GIVEN DATA:

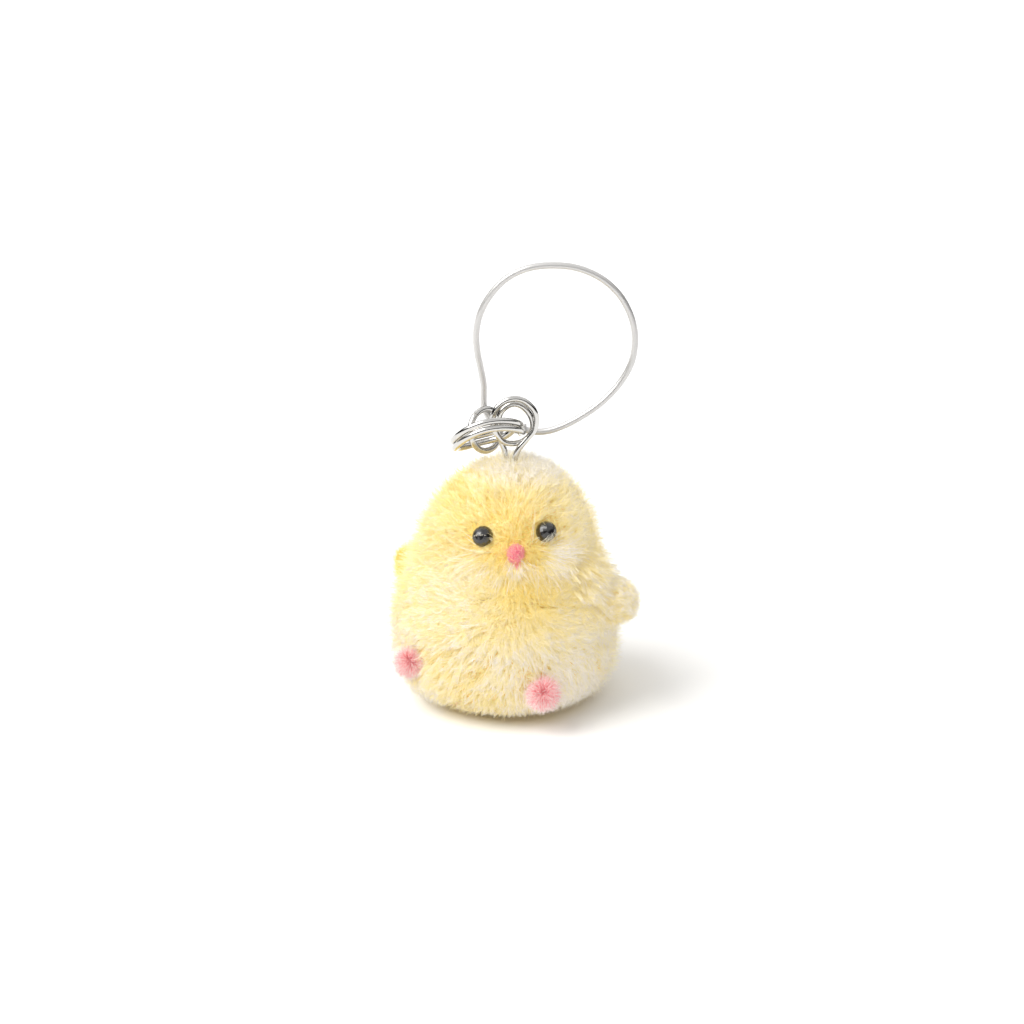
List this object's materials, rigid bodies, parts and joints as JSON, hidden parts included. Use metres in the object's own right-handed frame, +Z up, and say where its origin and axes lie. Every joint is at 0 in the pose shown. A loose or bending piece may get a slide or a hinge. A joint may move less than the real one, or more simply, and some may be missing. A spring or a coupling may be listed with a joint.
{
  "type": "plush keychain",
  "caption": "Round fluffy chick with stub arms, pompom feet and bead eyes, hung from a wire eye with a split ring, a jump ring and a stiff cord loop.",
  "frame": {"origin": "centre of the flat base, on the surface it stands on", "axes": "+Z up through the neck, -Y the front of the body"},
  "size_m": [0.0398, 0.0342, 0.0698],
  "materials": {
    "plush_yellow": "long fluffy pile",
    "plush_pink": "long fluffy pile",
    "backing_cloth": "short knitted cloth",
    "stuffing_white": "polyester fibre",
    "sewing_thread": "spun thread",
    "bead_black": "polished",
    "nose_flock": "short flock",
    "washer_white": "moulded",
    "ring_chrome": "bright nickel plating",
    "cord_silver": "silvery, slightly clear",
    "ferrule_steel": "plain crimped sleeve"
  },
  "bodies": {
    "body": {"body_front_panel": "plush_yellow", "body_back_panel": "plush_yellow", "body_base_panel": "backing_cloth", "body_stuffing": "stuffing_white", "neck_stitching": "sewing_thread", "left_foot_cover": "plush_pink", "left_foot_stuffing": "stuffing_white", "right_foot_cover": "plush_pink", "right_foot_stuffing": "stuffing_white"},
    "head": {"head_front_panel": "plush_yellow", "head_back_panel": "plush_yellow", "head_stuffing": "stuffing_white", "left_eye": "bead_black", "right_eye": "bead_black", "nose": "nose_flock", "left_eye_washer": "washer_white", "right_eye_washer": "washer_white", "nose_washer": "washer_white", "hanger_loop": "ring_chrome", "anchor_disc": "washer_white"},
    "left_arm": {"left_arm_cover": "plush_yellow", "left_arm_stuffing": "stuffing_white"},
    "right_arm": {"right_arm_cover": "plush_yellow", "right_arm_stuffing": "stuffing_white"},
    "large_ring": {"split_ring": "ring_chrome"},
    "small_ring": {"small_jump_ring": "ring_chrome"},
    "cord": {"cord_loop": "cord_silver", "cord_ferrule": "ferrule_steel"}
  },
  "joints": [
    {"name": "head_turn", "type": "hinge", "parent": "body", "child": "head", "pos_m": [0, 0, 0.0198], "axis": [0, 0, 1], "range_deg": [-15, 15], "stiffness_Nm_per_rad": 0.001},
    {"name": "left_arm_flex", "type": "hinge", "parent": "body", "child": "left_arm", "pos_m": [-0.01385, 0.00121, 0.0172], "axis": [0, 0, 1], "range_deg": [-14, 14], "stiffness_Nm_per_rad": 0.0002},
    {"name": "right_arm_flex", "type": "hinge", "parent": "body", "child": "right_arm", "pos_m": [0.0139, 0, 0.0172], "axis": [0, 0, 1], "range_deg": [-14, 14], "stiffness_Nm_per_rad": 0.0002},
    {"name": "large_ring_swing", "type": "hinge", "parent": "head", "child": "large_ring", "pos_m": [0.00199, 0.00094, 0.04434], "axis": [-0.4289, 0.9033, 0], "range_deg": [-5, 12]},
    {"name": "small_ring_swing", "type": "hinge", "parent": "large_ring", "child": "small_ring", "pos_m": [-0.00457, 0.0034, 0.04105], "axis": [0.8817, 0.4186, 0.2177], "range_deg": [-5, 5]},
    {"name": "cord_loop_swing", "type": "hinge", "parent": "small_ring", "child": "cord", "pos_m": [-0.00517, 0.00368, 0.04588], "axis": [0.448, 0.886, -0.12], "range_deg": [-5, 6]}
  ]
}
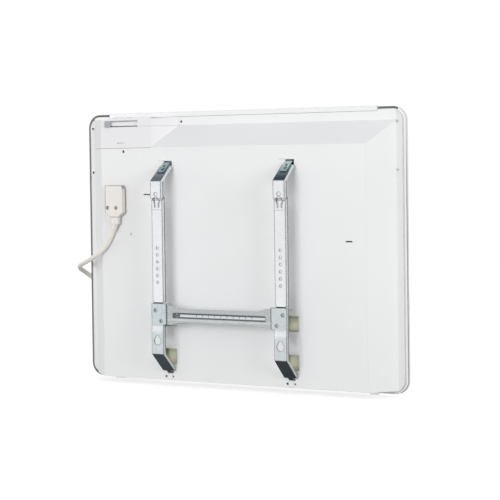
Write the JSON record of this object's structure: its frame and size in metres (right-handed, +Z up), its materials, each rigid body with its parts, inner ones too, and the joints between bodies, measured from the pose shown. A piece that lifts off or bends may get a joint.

PROBLEM DESCRIPTION: Repeat all of the records above exactly as written.

RESULT OF THIS EXERCISE:
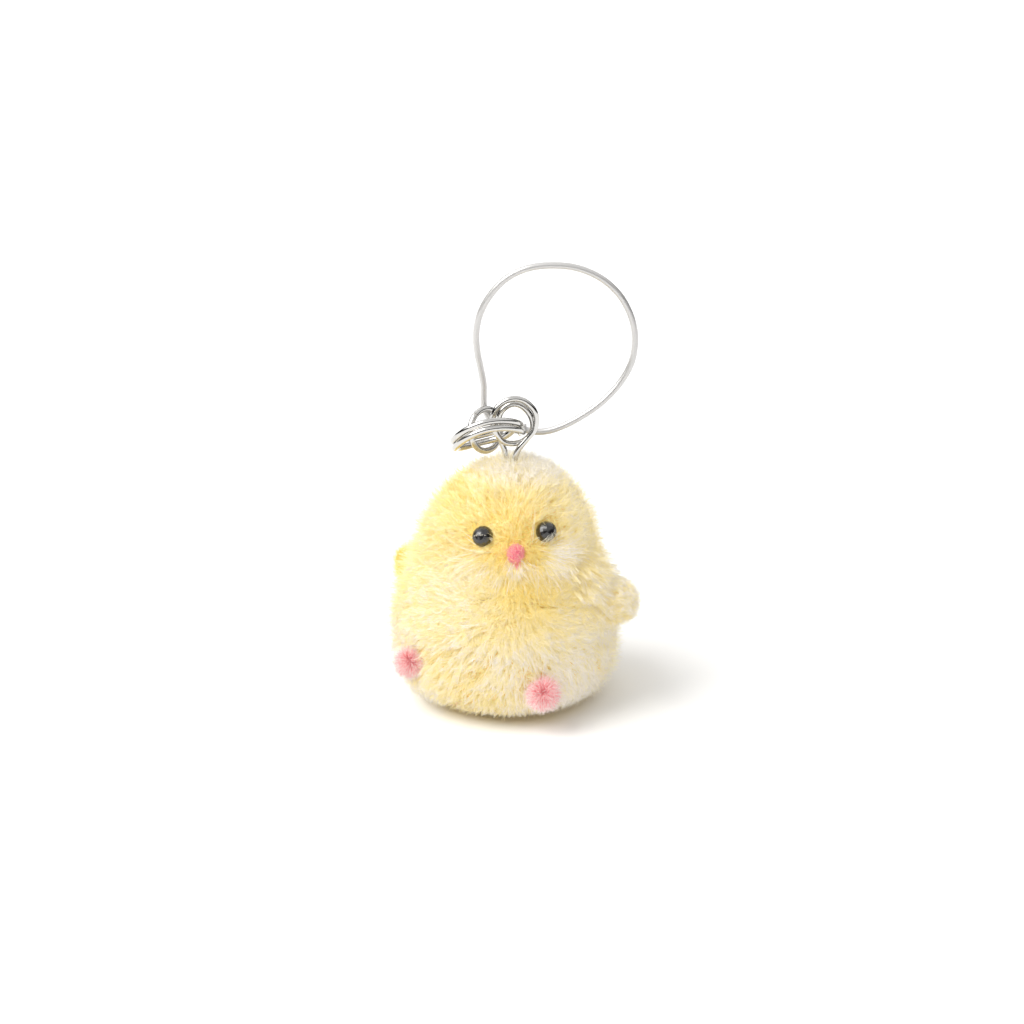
List this object's materials, rigid bodies, parts and joints as JSON, hidden parts included. Use metres in the object's own right-handed frame, +Z up, and say where its origin and axes lie. Every joint is at 0 in the pose shown. A loose or bending piece may get a slide or a hinge. A joint may move less than the real one, or more simply, and some may be missing. A spring or a coupling may be listed with a joint.
{
  "type": "plush keychain",
  "caption": "Round fluffy chick with stub arms, pompom feet and bead eyes, hung from a wire eye with a split ring, a jump ring and a stiff cord loop.",
  "frame": {"origin": "centre of the flat base, on the surface it stands on", "axes": "+Z up through the neck, -Y the front of the body"},
  "size_m": [0.0398, 0.0342, 0.0698],
  "materials": {
    "plush_yellow": "long fluffy pile",
    "plush_pink": "long fluffy pile",
    "backing_cloth": "short knitted cloth",
    "stuffing_white": "polyester fibre",
    "sewing_thread": "spun thread",
    "bead_black": "polished",
    "nose_flock": "short flock",
    "washer_white": "moulded",
    "ring_chrome": "bright nickel plating",
    "cord_silver": "silvery, slightly clear",
    "ferrule_steel": "plain crimped sleeve"
  },
  "bodies": {
    "body": {"body_front_panel": "plush_yellow", "body_back_panel": "plush_yellow", "body_base_panel": "backing_cloth", "body_stuffing": "stuffing_white", "neck_stitching": "sewing_thread", "left_foot_cover": "plush_pink", "left_foot_stuffing": "stuffing_white", "right_foot_cover": "plush_pink", "right_foot_stuffing": "stuffing_white"},
    "head": {"head_front_panel": "plush_yellow", "head_back_panel": "plush_yellow", "head_stuffing": "stuffing_white", "left_eye": "bead_black", "right_eye": "bead_black", "nose": "nose_flock", "left_eye_washer": "washer_white", "right_eye_washer": "washer_white", "nose_washer": "washer_white", "hanger_loop": "ring_chrome", "anchor_disc": "washer_white"},
    "left_arm": {"left_arm_cover": "plush_yellow", "left_arm_stuffing": "stuffing_white"},
    "right_arm": {"right_arm_cover": "plush_yellow", "right_arm_stuffing": "stuffing_white"},
    "large_ring": {"split_ring": "ring_chrome"},
    "small_ring": {"small_jump_ring": "ring_chrome"},
    "cord": {"cord_loop": "cord_silver", "cord_ferrule": "ferrule_steel"}
  },
  "joints": [
    {"name": "head_turn", "type": "hinge", "parent": "body", "child": "head", "pos_m": [0, 0, 0.0198], "axis": [0, 0, 1], "range_deg": [-15, 15], "stiffness_Nm_per_rad": 0.001},
    {"name": "left_arm_flex", "type": "hinge", "parent": "body", "child": "left_arm", "pos_m": [-0.01385, 0.00121, 0.0172], "axis": [0, 0, 1], "range_deg": [-14, 14], "stiffness_Nm_per_rad": 0.0002},
    {"name": "right_arm_flex", "type": "hinge", "parent": "body", "child": "right_arm", "pos_m": [0.0139, 0, 0.0172], "axis": [0, 0, 1], "range_deg": [-14, 14], "stiffness_Nm_per_rad": 0.0002},
    {"name": "large_ring_swing", "type": "hinge", "parent": "head", "child": "large_ring", "pos_m": [0.00199, 0.00094, 0.04434], "axis": [-0.4289, 0.9033, 0], "range_deg": [-5, 12]},
    {"name": "small_ring_swing", "type": "hinge", "parent": "large_ring", "child": "small_ring", "pos_m": [-0.00457, 0.0034, 0.04105], "axis": [0.8817, 0.4186, 0.2177], "range_deg": [-5, 5]},
    {"name": "cord_loop_swing", "type": "hinge", "parent": "small_ring", "child": "cord", "pos_m": [-0.00517, 0.00368, 0.04588], "axis": [0.448, 0.886, -0.12], "range_deg": [-5, 6]}
  ]
}
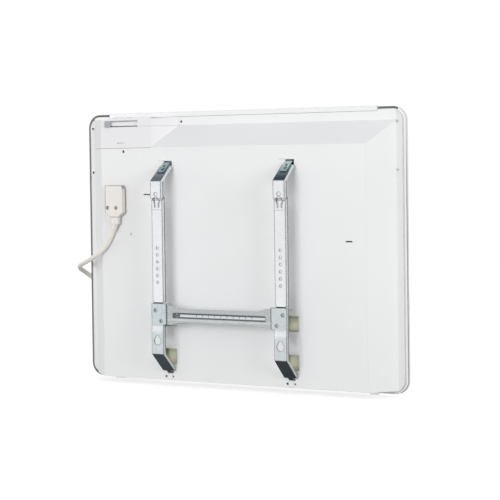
Write the JSON record of this object's structure: its frame and size in metres (right-handed, +Z up), its materials, each rigid body with its parts, inner ones too, and the joints between bodies, measured from the pose shown. A piece that lifts off or bends may get a joint.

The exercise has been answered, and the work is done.